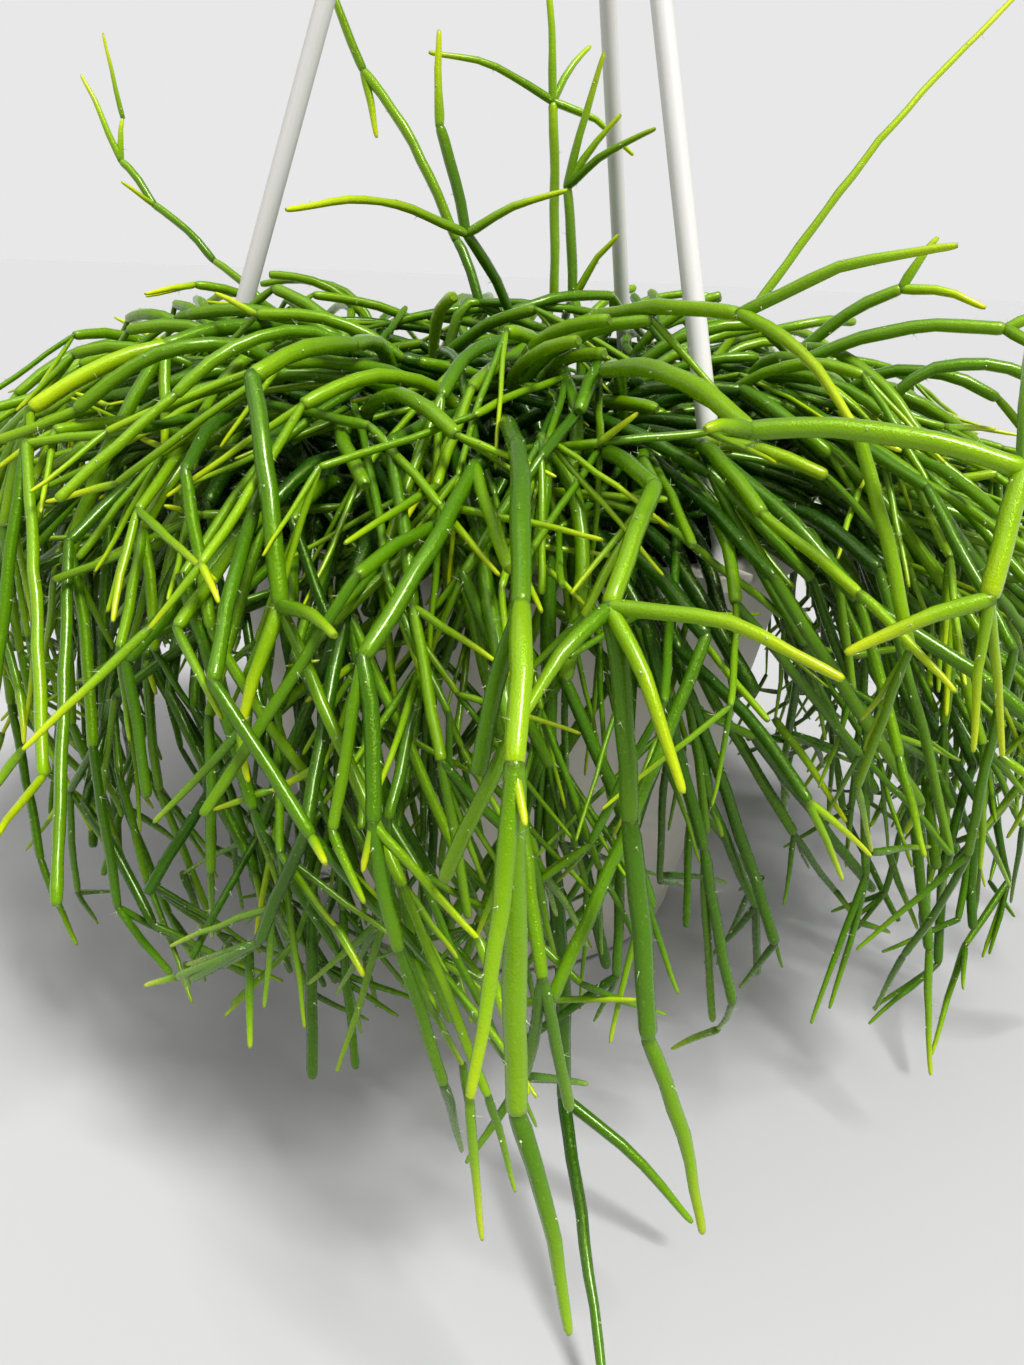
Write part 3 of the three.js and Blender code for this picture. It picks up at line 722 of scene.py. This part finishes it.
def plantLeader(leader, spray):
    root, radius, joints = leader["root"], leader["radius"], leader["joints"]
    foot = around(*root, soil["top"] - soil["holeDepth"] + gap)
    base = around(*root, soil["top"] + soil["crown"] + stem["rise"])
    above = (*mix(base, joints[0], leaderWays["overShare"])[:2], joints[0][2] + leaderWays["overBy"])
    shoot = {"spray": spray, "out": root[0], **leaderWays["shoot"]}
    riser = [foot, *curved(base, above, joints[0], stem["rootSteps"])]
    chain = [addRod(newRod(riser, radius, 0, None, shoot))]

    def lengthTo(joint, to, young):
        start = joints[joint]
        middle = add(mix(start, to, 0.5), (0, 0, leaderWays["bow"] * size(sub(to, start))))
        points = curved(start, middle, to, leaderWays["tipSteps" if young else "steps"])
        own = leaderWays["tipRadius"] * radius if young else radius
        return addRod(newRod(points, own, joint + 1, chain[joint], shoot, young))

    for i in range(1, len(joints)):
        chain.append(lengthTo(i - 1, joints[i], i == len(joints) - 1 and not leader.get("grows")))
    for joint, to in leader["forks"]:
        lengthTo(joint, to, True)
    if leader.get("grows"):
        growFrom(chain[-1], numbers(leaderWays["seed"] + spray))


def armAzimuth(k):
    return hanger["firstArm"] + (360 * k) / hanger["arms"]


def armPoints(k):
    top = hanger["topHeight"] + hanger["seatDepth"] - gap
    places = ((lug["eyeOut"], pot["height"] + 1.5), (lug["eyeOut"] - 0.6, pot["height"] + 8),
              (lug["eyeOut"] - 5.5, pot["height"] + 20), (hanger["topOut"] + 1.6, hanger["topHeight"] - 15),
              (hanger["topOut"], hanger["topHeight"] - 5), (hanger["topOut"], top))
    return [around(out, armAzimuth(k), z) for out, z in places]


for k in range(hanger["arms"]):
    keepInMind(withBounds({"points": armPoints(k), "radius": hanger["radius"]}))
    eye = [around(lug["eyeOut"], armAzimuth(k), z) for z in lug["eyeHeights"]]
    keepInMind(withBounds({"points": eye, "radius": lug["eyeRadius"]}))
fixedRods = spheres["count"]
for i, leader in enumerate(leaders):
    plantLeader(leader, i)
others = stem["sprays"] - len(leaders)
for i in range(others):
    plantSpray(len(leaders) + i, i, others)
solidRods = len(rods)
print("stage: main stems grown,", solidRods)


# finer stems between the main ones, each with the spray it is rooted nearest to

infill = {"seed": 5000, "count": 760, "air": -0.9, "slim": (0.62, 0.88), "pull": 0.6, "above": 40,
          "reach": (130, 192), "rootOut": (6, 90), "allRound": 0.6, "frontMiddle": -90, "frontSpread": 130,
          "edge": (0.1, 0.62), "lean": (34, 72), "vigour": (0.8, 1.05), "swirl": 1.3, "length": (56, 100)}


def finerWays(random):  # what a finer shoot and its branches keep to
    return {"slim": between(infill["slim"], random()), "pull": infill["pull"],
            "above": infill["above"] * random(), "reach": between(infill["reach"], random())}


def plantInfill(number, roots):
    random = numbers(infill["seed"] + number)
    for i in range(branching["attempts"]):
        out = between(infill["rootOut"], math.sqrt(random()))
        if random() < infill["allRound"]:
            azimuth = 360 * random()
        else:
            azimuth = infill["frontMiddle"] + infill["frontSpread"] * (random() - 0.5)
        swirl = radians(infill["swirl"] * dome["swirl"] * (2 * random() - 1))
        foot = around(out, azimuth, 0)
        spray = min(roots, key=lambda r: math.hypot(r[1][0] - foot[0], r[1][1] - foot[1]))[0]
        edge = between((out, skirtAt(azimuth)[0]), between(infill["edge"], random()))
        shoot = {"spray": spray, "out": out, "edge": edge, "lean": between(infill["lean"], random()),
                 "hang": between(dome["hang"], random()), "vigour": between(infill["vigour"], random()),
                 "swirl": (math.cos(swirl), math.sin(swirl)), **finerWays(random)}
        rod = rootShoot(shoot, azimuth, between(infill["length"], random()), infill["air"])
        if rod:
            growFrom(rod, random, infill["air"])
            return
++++
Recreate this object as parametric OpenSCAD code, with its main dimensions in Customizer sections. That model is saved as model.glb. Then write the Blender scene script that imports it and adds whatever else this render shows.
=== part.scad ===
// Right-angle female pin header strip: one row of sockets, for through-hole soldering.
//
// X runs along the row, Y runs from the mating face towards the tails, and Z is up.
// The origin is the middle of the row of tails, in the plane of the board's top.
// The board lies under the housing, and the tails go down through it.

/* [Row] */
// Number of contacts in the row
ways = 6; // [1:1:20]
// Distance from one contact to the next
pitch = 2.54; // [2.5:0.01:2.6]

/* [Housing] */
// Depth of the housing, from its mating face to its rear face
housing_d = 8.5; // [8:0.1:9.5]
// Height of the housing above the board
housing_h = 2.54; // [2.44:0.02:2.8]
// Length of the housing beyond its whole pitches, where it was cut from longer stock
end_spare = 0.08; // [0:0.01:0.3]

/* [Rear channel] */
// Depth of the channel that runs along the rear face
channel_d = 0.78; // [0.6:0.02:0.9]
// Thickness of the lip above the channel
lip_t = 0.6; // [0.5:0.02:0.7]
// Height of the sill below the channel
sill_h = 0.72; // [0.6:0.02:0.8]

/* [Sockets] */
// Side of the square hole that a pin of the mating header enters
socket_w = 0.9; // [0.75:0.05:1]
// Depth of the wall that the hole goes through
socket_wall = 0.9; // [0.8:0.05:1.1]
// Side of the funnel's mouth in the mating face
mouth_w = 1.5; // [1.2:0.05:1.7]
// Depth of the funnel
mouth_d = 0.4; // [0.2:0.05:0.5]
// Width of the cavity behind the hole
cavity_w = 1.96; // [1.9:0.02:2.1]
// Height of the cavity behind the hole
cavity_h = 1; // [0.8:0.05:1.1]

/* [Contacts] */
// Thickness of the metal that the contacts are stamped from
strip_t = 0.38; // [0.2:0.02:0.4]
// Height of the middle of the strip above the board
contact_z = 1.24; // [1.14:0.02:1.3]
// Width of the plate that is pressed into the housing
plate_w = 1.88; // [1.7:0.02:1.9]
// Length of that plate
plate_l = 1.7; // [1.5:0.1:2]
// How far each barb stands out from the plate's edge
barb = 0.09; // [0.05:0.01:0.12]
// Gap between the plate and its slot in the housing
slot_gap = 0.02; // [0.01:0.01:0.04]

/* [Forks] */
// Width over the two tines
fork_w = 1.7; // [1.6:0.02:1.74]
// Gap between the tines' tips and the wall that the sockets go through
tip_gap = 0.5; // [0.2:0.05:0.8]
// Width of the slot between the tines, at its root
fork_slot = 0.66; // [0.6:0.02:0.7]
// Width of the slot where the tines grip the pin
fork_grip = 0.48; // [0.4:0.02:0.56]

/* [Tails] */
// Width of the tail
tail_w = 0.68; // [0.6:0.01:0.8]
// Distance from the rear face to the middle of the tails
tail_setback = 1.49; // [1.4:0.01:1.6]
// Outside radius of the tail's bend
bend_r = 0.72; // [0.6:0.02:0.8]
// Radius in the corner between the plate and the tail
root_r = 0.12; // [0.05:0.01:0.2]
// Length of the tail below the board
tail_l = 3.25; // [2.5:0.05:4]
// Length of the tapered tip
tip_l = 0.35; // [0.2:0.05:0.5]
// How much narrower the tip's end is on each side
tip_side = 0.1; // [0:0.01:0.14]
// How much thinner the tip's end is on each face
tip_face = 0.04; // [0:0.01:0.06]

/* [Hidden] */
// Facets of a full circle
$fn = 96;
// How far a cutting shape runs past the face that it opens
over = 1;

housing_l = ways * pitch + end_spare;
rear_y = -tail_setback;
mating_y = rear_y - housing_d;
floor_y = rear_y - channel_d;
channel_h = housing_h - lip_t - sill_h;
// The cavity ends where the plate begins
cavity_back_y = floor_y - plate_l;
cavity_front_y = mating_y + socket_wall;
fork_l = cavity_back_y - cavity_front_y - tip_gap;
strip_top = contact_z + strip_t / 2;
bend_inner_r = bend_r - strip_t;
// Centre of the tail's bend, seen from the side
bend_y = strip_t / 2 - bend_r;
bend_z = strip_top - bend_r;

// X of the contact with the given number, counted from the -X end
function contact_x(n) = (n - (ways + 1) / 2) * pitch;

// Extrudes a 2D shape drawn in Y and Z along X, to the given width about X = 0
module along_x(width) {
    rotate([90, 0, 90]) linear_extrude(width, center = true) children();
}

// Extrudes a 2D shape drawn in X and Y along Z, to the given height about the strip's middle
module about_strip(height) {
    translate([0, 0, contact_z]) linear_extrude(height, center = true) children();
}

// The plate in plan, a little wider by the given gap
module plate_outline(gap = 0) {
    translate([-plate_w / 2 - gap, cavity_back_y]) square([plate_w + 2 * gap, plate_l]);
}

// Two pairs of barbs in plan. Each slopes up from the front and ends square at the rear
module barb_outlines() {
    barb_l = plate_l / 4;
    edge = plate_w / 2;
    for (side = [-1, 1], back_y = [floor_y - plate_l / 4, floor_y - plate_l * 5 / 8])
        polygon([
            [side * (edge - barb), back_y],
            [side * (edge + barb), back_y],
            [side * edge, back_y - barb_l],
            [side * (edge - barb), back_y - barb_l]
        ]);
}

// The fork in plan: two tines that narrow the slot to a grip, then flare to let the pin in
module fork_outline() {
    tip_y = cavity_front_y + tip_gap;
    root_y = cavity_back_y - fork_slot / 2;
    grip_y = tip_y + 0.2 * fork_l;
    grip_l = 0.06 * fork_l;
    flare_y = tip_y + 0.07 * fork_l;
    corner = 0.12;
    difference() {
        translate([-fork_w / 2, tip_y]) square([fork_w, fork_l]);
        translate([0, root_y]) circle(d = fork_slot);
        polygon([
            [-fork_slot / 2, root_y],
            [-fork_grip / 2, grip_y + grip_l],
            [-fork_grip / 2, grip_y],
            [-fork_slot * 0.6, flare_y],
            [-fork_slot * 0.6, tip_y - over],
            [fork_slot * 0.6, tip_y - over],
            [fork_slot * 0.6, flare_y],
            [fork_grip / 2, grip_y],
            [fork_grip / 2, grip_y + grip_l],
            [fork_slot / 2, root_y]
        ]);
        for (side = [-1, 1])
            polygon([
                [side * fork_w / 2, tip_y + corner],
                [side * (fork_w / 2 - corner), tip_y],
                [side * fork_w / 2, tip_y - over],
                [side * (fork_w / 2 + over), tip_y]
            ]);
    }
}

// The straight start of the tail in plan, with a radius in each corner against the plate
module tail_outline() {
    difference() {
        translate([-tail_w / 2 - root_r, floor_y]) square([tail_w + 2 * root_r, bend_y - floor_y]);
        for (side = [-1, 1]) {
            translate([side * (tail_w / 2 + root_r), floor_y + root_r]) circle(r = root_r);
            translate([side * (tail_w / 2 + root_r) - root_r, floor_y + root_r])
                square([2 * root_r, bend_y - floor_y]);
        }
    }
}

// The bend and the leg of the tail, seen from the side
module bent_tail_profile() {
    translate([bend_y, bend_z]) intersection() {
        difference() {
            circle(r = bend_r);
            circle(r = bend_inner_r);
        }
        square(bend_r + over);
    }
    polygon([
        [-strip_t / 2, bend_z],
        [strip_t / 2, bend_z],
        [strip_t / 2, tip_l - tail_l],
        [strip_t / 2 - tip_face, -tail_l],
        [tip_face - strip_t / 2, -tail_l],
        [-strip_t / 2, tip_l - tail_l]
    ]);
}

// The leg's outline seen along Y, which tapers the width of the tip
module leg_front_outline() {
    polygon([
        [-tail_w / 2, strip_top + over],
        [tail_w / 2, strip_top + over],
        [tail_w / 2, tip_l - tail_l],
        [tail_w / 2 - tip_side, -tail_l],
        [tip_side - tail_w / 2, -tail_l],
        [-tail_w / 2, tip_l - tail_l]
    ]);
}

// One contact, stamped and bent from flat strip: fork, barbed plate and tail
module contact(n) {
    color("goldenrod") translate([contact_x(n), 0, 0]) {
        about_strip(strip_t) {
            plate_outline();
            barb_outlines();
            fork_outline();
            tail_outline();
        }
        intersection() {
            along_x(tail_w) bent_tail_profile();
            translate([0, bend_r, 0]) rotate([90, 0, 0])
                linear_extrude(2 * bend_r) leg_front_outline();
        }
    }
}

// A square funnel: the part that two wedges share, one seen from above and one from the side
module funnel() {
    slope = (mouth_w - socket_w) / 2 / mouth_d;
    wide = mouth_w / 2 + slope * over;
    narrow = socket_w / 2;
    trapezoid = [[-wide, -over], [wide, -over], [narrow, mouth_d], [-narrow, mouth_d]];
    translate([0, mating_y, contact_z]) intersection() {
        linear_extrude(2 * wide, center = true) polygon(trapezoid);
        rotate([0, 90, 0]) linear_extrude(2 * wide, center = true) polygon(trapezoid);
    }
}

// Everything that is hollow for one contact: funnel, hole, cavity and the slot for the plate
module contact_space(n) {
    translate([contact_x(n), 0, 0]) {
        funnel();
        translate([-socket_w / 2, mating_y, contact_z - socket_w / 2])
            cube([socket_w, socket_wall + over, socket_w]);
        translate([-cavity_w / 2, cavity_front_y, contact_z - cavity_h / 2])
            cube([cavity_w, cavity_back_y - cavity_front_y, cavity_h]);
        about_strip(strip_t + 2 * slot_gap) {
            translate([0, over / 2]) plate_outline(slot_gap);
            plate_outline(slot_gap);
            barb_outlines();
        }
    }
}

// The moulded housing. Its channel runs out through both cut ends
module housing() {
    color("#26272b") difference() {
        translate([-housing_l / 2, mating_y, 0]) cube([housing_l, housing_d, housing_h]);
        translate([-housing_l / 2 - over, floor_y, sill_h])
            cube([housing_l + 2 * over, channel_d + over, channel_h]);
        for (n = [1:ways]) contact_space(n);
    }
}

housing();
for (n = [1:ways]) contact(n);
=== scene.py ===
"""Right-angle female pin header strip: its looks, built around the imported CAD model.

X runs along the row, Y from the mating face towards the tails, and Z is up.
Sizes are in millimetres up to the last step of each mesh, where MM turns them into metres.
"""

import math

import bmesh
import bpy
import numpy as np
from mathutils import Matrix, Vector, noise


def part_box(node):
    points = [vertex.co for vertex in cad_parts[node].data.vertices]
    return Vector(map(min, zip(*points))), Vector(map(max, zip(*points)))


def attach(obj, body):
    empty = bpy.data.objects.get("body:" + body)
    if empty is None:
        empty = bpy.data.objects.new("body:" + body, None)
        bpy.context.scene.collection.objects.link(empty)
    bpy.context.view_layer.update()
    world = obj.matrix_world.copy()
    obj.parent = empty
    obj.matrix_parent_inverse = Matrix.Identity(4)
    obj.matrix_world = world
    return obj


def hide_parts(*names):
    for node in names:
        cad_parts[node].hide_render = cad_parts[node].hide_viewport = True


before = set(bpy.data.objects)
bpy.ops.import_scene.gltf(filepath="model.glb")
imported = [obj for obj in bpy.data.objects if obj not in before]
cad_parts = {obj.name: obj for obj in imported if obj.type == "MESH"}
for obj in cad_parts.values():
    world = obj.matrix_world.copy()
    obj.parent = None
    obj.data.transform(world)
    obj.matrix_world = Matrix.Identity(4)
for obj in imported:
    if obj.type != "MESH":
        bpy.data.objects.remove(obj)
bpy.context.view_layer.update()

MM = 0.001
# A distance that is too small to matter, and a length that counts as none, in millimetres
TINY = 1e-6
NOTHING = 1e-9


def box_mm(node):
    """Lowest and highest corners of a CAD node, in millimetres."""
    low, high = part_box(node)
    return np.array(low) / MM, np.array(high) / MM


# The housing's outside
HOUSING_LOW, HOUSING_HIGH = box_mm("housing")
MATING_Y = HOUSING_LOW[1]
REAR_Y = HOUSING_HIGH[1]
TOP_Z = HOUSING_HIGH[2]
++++
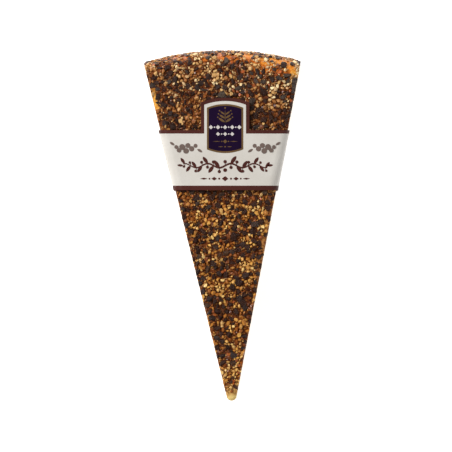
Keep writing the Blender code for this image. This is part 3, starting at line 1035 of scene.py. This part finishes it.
++++
▸ **WHAT TO DO**: Repeat these lines exactly and nothing more: the one containing "obj.matrix_world = Matrix.Identity(4)", the one containing "NOTHING = 1e-9", and all the lines between.

▸ **RESPONSE TO THIS TASK**:
    obj.matrix_world = Matrix.Identity(4)
for obj in imported:
    if obj.type != "MESH":
        bpy.data.objects.remove(obj)
bpy.context.view_layer.update()

MM = 0.001
# A distance that is too small to matter, and a length that counts as none, in millimetres
TINY = 1e-6
NOTHING = 1e-9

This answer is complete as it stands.